A higher share of female legislators correlates with less military spending and less use of force in foreign policy, even after controlling for other explanations like partisanship, according to an analysis by researchers from Texas A&M University of data from 22 established democracies from 1970 to 2000.

Yet when women are in executive positions, the opposite is true: They are more hawkish than men. The researchers said that could be in part because of a need to overcome stereotypes of women as weak. Margaret Thatcher, Golda Meir and Indira Gandhi, all of whom governed in conflicts, were described as governing like men.

Whether women’s policies become law is another question. Studies have shown they encounter more obstacles than men’s policies.

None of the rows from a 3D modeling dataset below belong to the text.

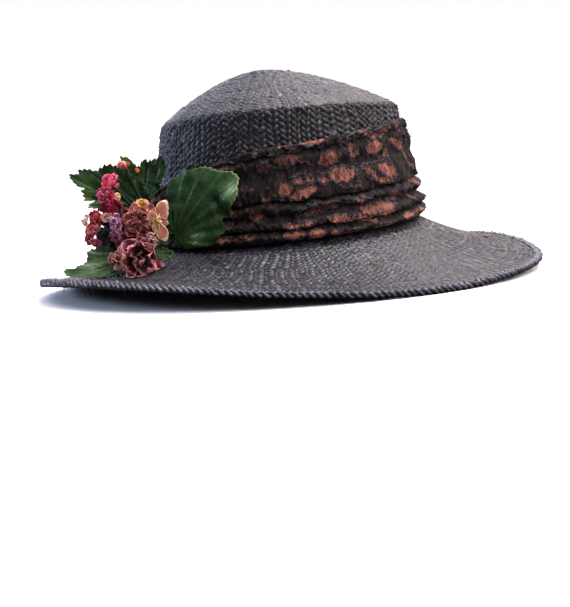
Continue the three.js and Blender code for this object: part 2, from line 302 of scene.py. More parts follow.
shine = add_node(sky, "Background", {"Color": cast.outputs[2], "Strength": strength.outputs[0]})
add_node(sky, "OutputWorld", {"Surface": shine.outputs[0]})
print("sky from", DIM, "to", BRIGHT)

# %% [markdown]
# ## Lamps
# A large soft lamp overhead gives the straw its sheen, and a smaller one at the
# front gives small glints on the floats. A cool lamp behind the left side lights
# the edge of the crown and the end of the brim there.

# %% Lamps
# each lamp: its place and the point that it aims at in metres, its width, its power in watts, its colour
LAMPS = {
    "softbox_overhead": ((0.5, 0.1, 1.7), (0, 0, 0.1), 0.7, 20, "#ffffff"),
    "lamp_front": ((0.9, -1.3, 1.2), (0, 0, 0.1), 0.16, 8, "#ffffff"),
    "lamp_left": ((-1.6, 0.2, 0.5), (0, 0, 0.08), 0.4, 14, "#cadcff"),
}

for name, (place, target, size, power, colour) in LAMPS.items():
    lamp = bpy.data.objects.new(name, bpy.data.lights.new(name, "AREA"))
    bpy.context.scene.collection.objects.link(lamp)
    lamp.data.shape = "DISK"
    lamp.data.size = size
    lamp.data.energy = power
    lamp.data.color = linear(colour)[:3]
    lamp.location = place
    lamp.rotation_euler = (Vector(target) - Vector(place)).to_track_quat("-Z", "Y").to_euler()
print(len(LAMPS), "lamps over a plain floor")

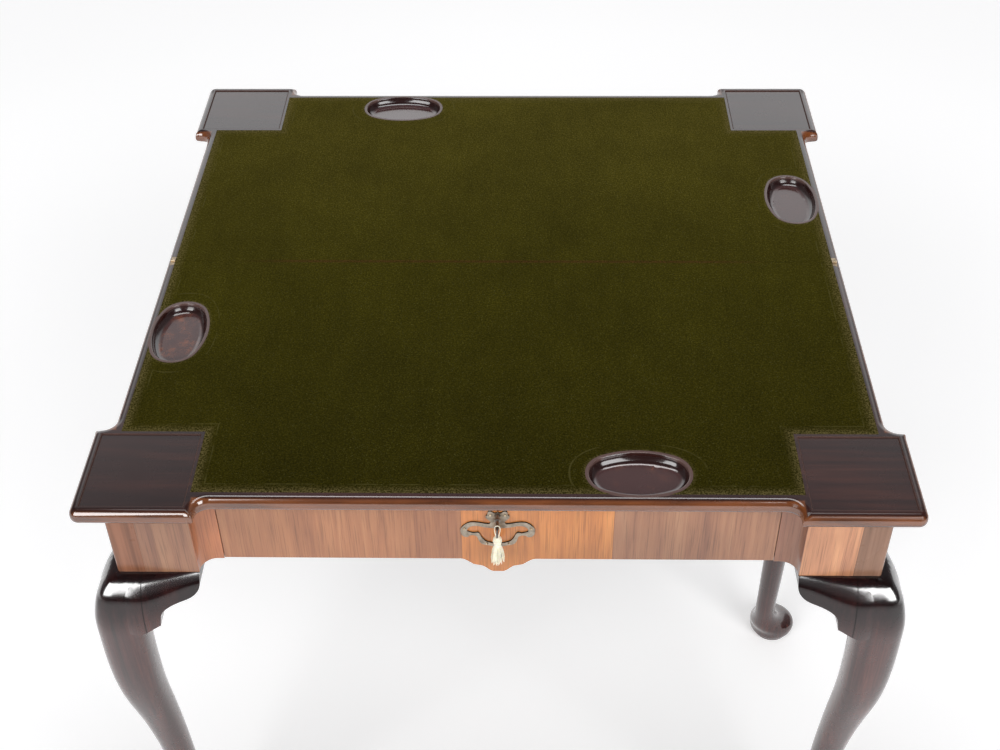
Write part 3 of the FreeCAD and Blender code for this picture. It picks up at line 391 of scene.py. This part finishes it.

Over all, female lawmakers are just as successful as men at getting their bills passed — except when the bills are about issues affecting women, health, education and social welfare, according to the new study of four decades of House bills by Craig Volden of the University of Virginia, Alan E. Wiseman of Vanderbilt University and Dana E. Wittmer of Colorado College.

Then, only 1 percent of bills sponsored by women passed, compared with 4 percent of all bills. That has been true since 1970, even when controlling for other factors that influence bills’ success.

The researchers concluded that it was not because of a gender difference in expertise or lawmaking ability, but because of institutional bias. Bills on the issues that women dominate are often gridlocked in committee, so they never make it to a vote.

“These are highly contentious issues in the first place, and it could be because there are relatively fewer women in Congress and as committee chairs, they might have less of a built-in coalition to push these through,” Mr. Wiseman said.

Yet women also have advantages in governing — and the biggest gender differences appear during behind-the-scenes work.

A variety of research has found that women interrupt less (but are interrupted more), pay closer attention to other people’s nonverbal cues and use a more democratic leadership style compared with men’s more autocratic style. The result is that women build coalitions and reach consensus more quickly, researchers say.

“Women share their power more; men guard their power,” said Michael A. Genovese, director of the Institute for Leadership Studies at Loyola Marymount University, who has studied gender and leadership.

Senator Kirsten Gillibrand, Democrat of New York, said the data backs up her experience in the Senate. “Women tend to be less partisan, more collaborative, listen better, find common ground,” she said. “Every time I’ve had a bill that’s important to me, I’ve had strong Republican women helping me pass it.”

These days, partisanship can seem more highly valued than collaboration in Washington, and without more women entering government, their influence might be muted.

“Women have the great potential to govern differently,” said Lyn Kathlene, a political scientist who studied gender and governing and is now director of Spark Policy Institute. “But my expectation is that’s going to be less overt than behind the scenes, because the reality is you have to play the game as the game’s played.”